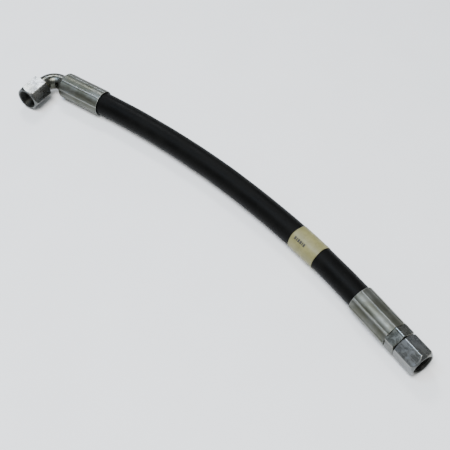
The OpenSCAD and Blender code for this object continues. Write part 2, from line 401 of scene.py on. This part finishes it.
def label_film():
    """Cream printed film, a little yellowed, scuffed and soiled along its edges."""
    s = Shader("label_film")
    plain = s.place((1, 1, 1))
    clouds = s.noise(plain, 90, 4, 0.6)
    stains = s.noise(plain, 260, 4, 0.65, 0.8)
    fibre = s.noise(plain, 2600, 3, 0.6)
    wear = s.attribute("wear")
    colour = s.mix(s.band(clouds, 0.35, 0.7), rgb(0.142, 0.13, 0.044), rgb(0.185, 0.17, 0.062))
    colour = s.mix(s.band(stains, 0.55, 0.75, 0.0, 0.45), colour, rgb(0.1, 0.09, 0.032))
    colour = s.mix(s.math("MULTIPLY", wear, 0.5), colour, rgb(0.09, 0.084, 0.045))
    dull = s.band(stains, 0.3, 0.7, 0.42, 0.6)
    normal = s.bump(fibre, 0.00002, 0.5)
    normal = s.bump(clouds, 0.0002, 0.4, normal)
    return s.finish(Base_Color=colour, Roughness=dull, Normal=normal, Coat_Weight=0.12, Coat_Roughness=0.3)


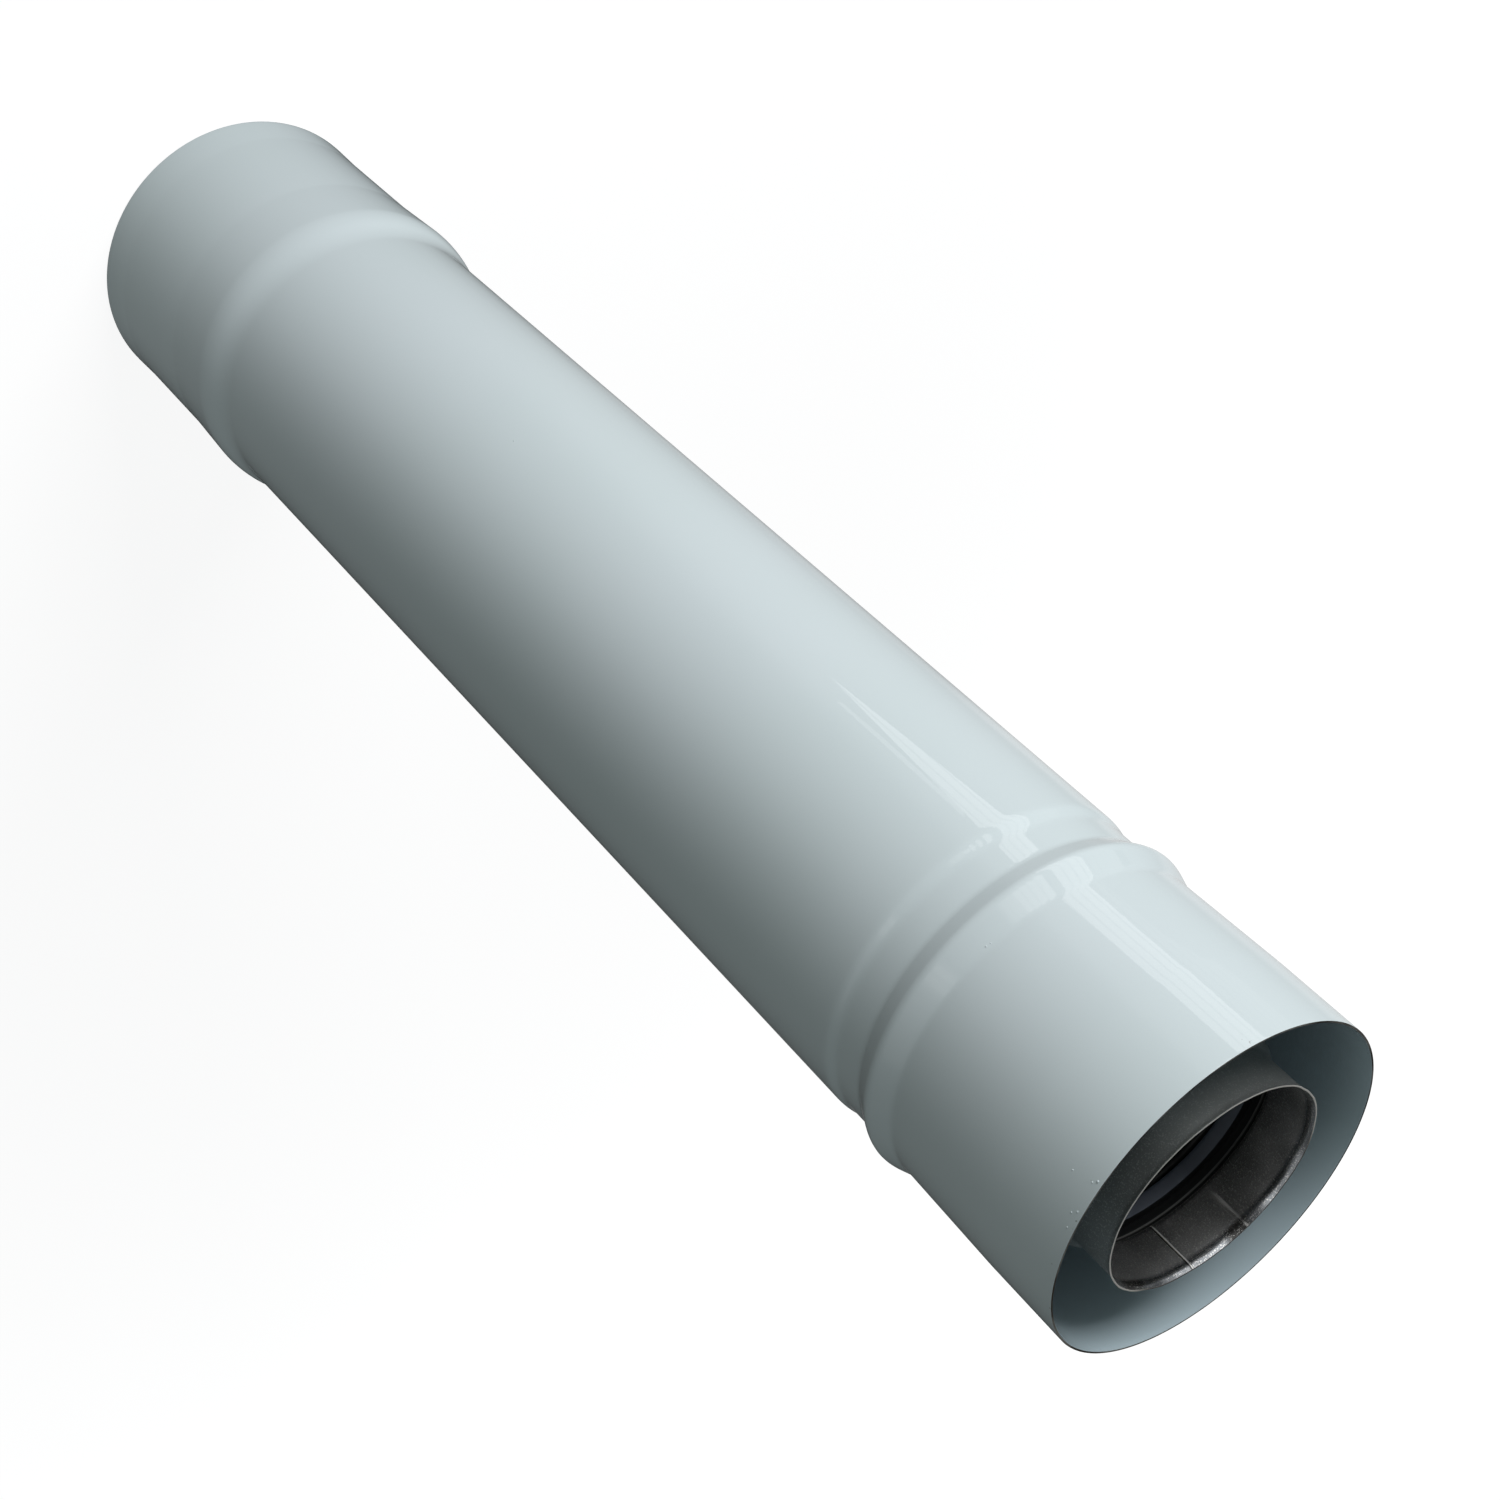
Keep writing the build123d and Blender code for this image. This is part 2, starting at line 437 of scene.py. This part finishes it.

^^^^^^^^

Directions: Copy each line of the data above that holds "part".

Final answer:
The OpenSCAD and Blender code for this object continues. Write part 2, from line 401 of scene.py on. This part finishes it.
Keep writing the build123d and Blender code for this image. This is part 2, starting at line 437 of scene.py. This part finishes it.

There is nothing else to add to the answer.